Rep. Allen Boyd, D-Fla., was one of two Democrats who voted against the reconciliation bill designed to become the "sidecar" for ObamaCare in yesterday's House Budget Committee hearing. He is one of the Democrats who voted "no" last time but is believed to be on the fence this time.

But his "no" vote yesterday was not based on opposition to health care, per se. It was based on opposition to the inclusion of the federal student loan takeover.

WASHINGTON — The House Budget Committee approved legislation Monday aimed at tweaking the Senate version of the health-care overhaul, despite opposition from Democratic Rep. Allen Boyd. 

 But Boyd's vote focused on the inclusion of student-loan legislation that he opposes rather than any health provisions.
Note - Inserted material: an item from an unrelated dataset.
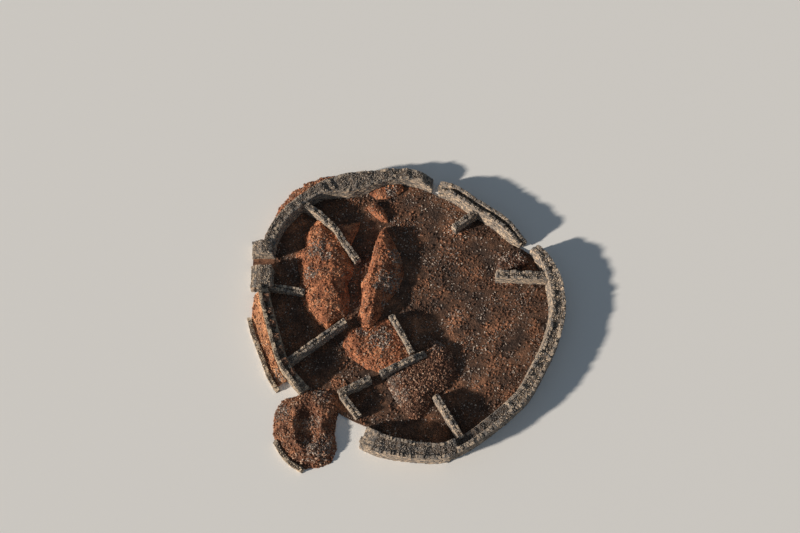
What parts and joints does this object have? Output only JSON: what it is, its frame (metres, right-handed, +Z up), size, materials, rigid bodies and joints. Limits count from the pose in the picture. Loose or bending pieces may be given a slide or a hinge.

The loan portion of the legislation calls for the federal government to handle all student loans, rather than subsidize private banks, threatening 600 jobs at a Sallie Mae loan-processing office in Panama City.

"It had nothing to do with health care," Boyd of Monticello said of his vote. "It was student loans."

So Boyd's vote is still up in the air, but depending on what comes out of the Rules Committee he probably will not have the option of voting on the two issues separately. (Obviously, he hopes he will.) The student loan bill, CBO now says, will save the government $40 billion, and that money will make up for part of the health care spending.

For more on the student loan takeover and the scramble by loan servicers to prevent it, see Tim Carney's excellent column from earlier this month.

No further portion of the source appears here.